Market Centre in Wichita, Kansas was built in 1918 as the Lassen Hotel. It was designed by architects Richards, McCarty & Bulford. It was listed on the National Register of Historic Places in 1984.

The 11-story building originally had an L-shaped plan for floors 3 to 11. It was expanded in 1922 by adding a wing that gave the structure a U-shaped plan.

The hotel was acquired by the Schimmel Hotel group in 1942, which operated it until it was sold in 1969.

The building has a 2-story annex that is not included in the NRHP listing.

In 1954 a satellite studio of Hutchinson-based television station KTVH opened in the building. This was the first television station to open that covered Wichita, the state's largest city. KTVH's attempts to provide service to Wichita, in what would become a running theme in the first three decades of station history, rankled the stations licensed there. KAKE radio and television petitioned the FCC in November 1954 to order KTVH to stop identifying as a "Wichita station"; it declined to do so. In 1956, KTVH moved its Wichita facilities out of the Lassen and into quarters formerly used by the defunct KEDD.

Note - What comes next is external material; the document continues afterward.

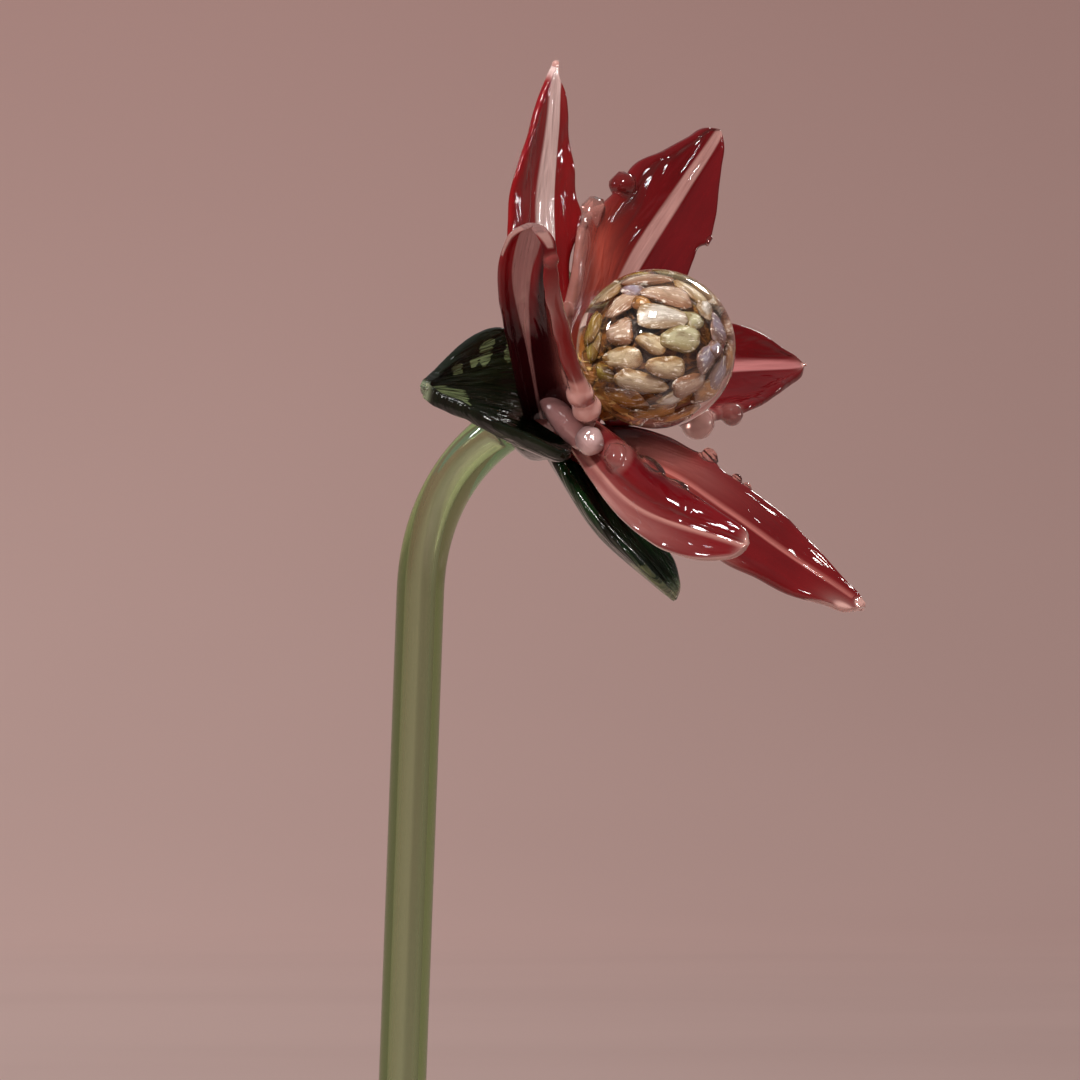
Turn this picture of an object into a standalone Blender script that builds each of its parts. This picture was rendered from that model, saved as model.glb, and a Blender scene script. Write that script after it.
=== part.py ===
"""A glass magnolia standing in a plain bottle vase.

The flower is hot-worked glass: a bored stem that bends over at the top, a gather that carries three
sepals and six petals, and a clear dome over a core laid with small pale chips. The stem stands on the
vase's floor and leans on the inside of its neck. Metres, +Z up, origin at the centre of the vase's foot.
"""

from dataclasses import dataclass
from math import acos, asin, atan2, cos, pi, radians, sin, sqrt

import bmesh
import bpy
from mathutils import Matrix, Vector
from mathutils.geometry import interpolate_bezier

MM = 0.001
GAP = 0.3 * MM  # left between pieces that touch

# Vase, turned about Z
VASE_HEIGHT = 165 * MM
FOOT_RADIUS = 46 * MM
FOOT_CHAMFER = 1.5 * MM
BELLY_RADIUS = 52 * MM
BELLY_HEIGHT = 48 * MM
NECK_RADIUS = 17 * MM
NECK_START = 122 * MM
LIP_FLARE = 3 * MM
WALL = 4 * MM
FLOOR = 10 * MM
FLOOR_FLAT = 14 * MM  # how far the flat floor stays from the wall
FLOOR_CURVE = ((3 * MM, 1.5 * MM), 6 * MM)  # a point of its curve, and where the wall starts
WALL_THINNING = 0.02
LIP_EDGE = 1.5 * MM
LIP_INSIDE = 1.2 * MM
VASE_STEPS = 32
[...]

The hotel operated as the Lassen Motor Hotel until July 1, 1969, when it was renamed the Radisson Wichita Hotel. In 1971, it was purchased by the Defenders of the Christian Faith and was operated as a retirement home with offices and retail space. It was the subject of the Kansas Supreme Court case, Defenders of the Christian Faith v. Board of County Commissioners, 219 Kan. 181, 547 P.2d 706 (1976). In 1983, work began to convert the structure to an office building. By 1986, it was functioning as offices, renamed Market Centre. In 2015, the offices were vacated in preparation for a conversion of the structure into 110 apartments. The work never began, and the structure has remained vacant for years. In October 2024, it was announced that it would be converted to the Market Centre Apartments, containing affordable housing.